An "Exercise in Cognitive Dissonance" on Housing Supply

The building industry points out that, given all the current narrative surrounding Canada’s housing supply crisis, implementing more overhead costs will only make the issue more acute. According to the Canadian Real Estate Association, national inventory currently sits at 1.8 months, the second-lowest level in history, and well below the 5.5 months that is typical. The federal government has also pledged in the most recent budget to spend $10B on new housing supply creation.

“One of the things we’re imminently aware of is, the people that suffer the most as a result of this are the ones who can least afford it, and there’s just no way around a lack of supply,” says Richard Lyall, President of Residential Construction Council of Ontario (RESCON). “You can have all kinds of demand-side measures, enabling people to be able to save more, with the federal government’s recent budget proposals -- and that’s all good.

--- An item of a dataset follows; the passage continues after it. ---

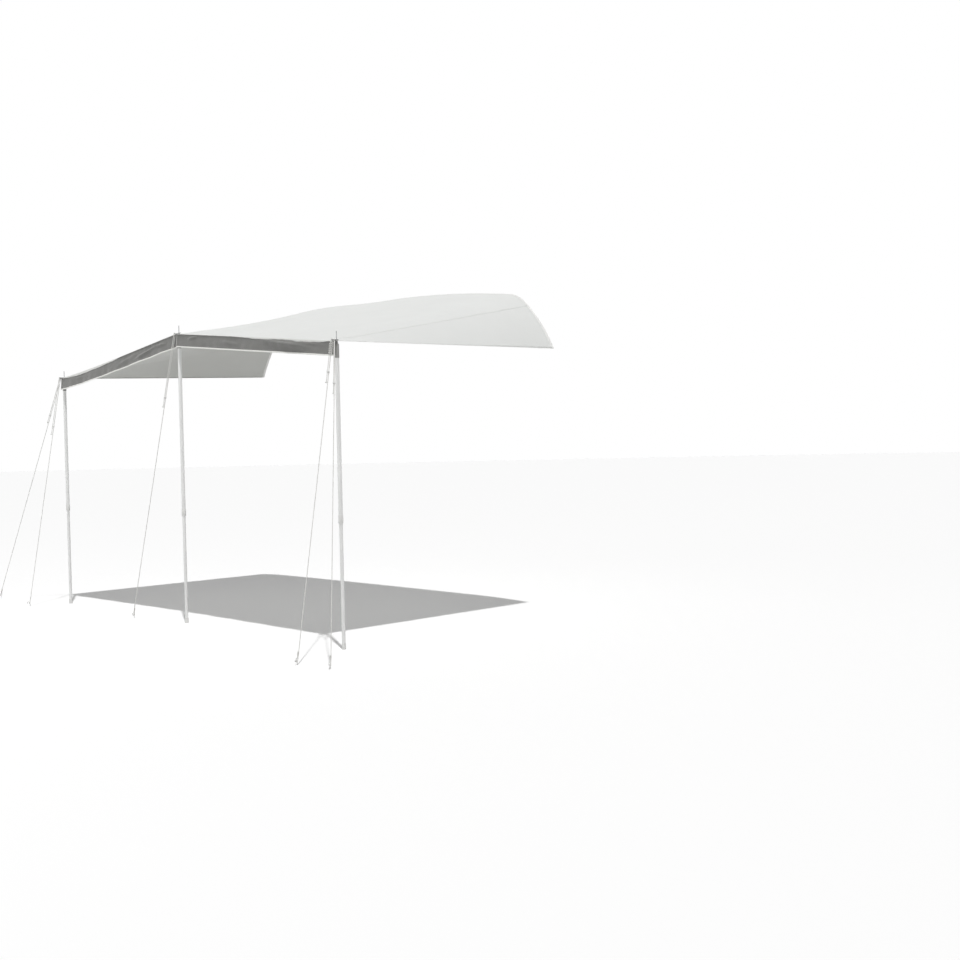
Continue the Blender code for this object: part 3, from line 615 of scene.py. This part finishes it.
def knot_route(centre, axis):
    """An overhand knot: one and a half turns that pass through themselves."""
    side = side_of(axis)
    other = axis.cross(side)
    route = []
    steps = 36
    for step in range(steps + 1):
        t = math.tau * step / steps * 0.98
        x = math.sin(t) + 2 * math.sin(2 * t)
        y = math.cos(t) - 2 * math.cos(2 * t)
        route.append(centre + (side * x + other * y) * KNOT_SIZE / 3
                     + axis * -math.sin(3 * t) * KNOT_SIZE * KNOT_DEPTH)
    return route


def splice_route(line):
    """Whipping thread wound round both strands above the peg."""
    middle = (line.neck + line.climb * EYE_LENGTH
              + line.across * (EYE_RADIUS - ROPE_RADIUS - GAP))
    other = line.climb.cross(line.across)
    route = []
    steps = 14
    count = SPLICE_TURNS * steps
    for step in range(count + 1):
        turn = math.tau * step / steps
        route.append(middle + line.climb * SPLICE_LENGTH * (0.1 + 0.8 * step / count)
                     + line.across * math.cos(turn) * (2 * ROPE_RADIUS + 0.001)
                     + other * math.sin(turn) * (ROPE_RADIUS + 0.0009))
    return route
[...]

“The industry produces all housing; doesn’t matter if it’s social housing or whatever it is, it’s the private market that actually builds the stuff -- and [the private market is] the last part to really engage in this is at the municipal level. And then this thing pops up, and it’s like an exercise in cognitive dissonance. You’ve got this crisis, and these various challenges and problems, and out they pop with [this]."

Adds Donnelly, “This is why the industry is reacting in the way that it is, because this runs counter to our efforts to increase housing supply and efforts to increase affordability. It’s frustrating, I think, for the industry because it’s really speaking out of both sides of one’s mouth, right? What do you want? What is it? Is it more housing and more affordable housing, or is it to increase prices?”